What are the services AI provides to AI Express?
Air India helps us with flight support (route plan generation etc), manpower (many of our functions are outsourced to AI), engineering support, hangers and parking for our planes. We need a Service Level Agreement (SLA) between the two airlines so that services rendered by each are clearly defined and paid for.

What led to severe crew shortage for AI Express?
The DGCA (Director General of Civil Aviation) guidelines allowed 1,000 hours per year for cabin crew but Air India had got waiver for 1,250 hours for long haul flights some time back. But then this rule was wrongly applied to AI Express cabin crew also, when cabin crew for short haul can only put in 1,000 hours per year duty time. Now, we are trying to correct this anomaly and this effectively means I must use less crew hours to make up for the earlier excess. This has led to overall crew shortage.

What are the key changes you would like to bring to the functioning of AI Express?
First of all, I want to get an AI Express cadre of people. Right now, we have five cadres within pilots alone. We have AI Express captains and AI captains flying Express planes, AI Express First Officers and those coming from AI - and then, some Air India pilots also fulfill certain management functions at AI Express. This needs to change. We have functions like Human Resources, Finance, Engineering which are being supported by Air India. There is urgent need to get our own people to these posts.

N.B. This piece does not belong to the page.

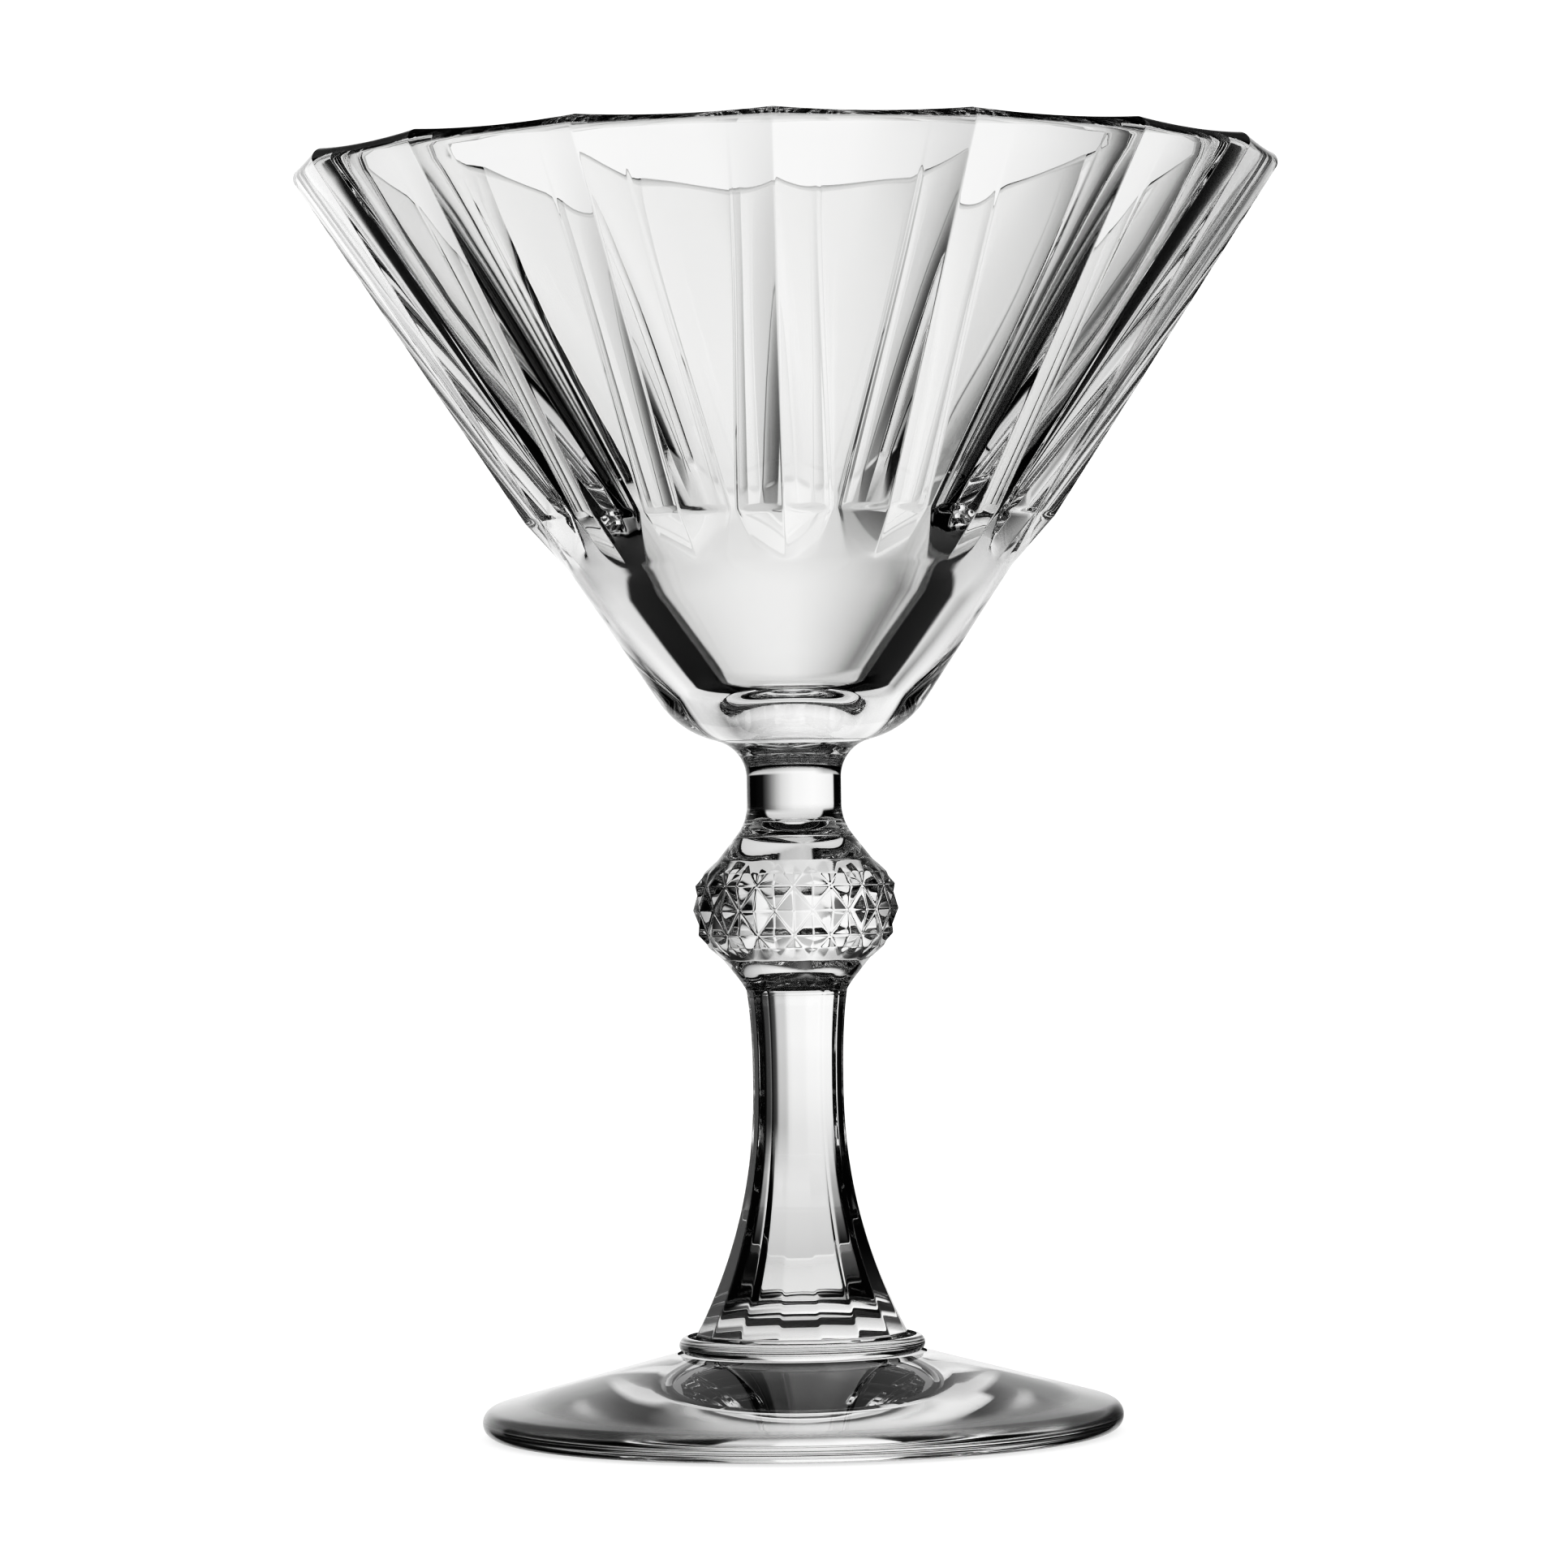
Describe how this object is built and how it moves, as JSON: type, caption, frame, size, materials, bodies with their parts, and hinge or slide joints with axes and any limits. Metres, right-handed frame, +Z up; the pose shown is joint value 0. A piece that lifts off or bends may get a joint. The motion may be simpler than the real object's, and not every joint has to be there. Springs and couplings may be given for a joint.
{
  "type": "martini glass",
  "caption": "Stemmed cocktail glass of clear pressed glass: ribbed V-shaped bowl, diamond-cut knop, faceted flared stem, collar bead and round foot.",
  "frame": {"origin": "centre of the foot's underside, on the surface that the glass stands on", "axes": "+Z up along the axis of the glass; one rib of the bowl faces -Y"},
  "size_m": [0.1154, 0.1154, 0.1489],
  "materials": {
    "clear_glass": "clear colourless soda-lime glass, pressed and fire-polished"
  },
  "bodies": {
    "root": {"foot": "clear_glass", "collar": "clear_glass", "shaft": "clear_glass", "knop": "clear_glass", "neck": "clear_glass", "bowl": "clear_glass"}
  },
  "joints": []
}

What about beginning low-cost flights on the domestic sector?
Right now, only about 10% of our flights are doing the domestic leg. We plan to scale this up from March/April next year. But I cannot reveal the proposed destinations right now due to competitive reasons. Of course, Delhi and Jaipur will get back on our map and we will look at some new destinations as well.

How are you planning to improve the international leg?
We let Bangkok—an important station—fall off our map in recent months because of crew shortage. Unfortunately, this happened at a time when competitors such as Air Asia began additional services between Bangkok and Kolkata.....we were doing three flights a week earlier and plan to restore this service as soon as possible. From the December schedule, we will run a Chennai-Singapore-Bangkok-Kolkata-Dhaka thrice-a-week service with a change of crew at Singapore. More international routes will be added as we get back crew strength.

What is the investment needed to turn around AI Express?
I have no separate figures for investment since we look at it for the entire group. This means Air India, Alliance Air, Vayudoot and AI Express together.

Do you plan retrenchments and salary cuts, since parent Air India is plagued with a high salary bill?
Where is the question of asking anyone to go? I am looking to just hire people.

What are the steps taken to improve AI Express’ safety record after the Mangalore crash?
I am building an organisational structure to improve safety values all across. We are formalising standard operating procedures, training manuals and basically building a clear organisational structure from scratch. As for the enquiry into the Mangalore crash, the court of enquiry instituted for this purpose has to come out with its report.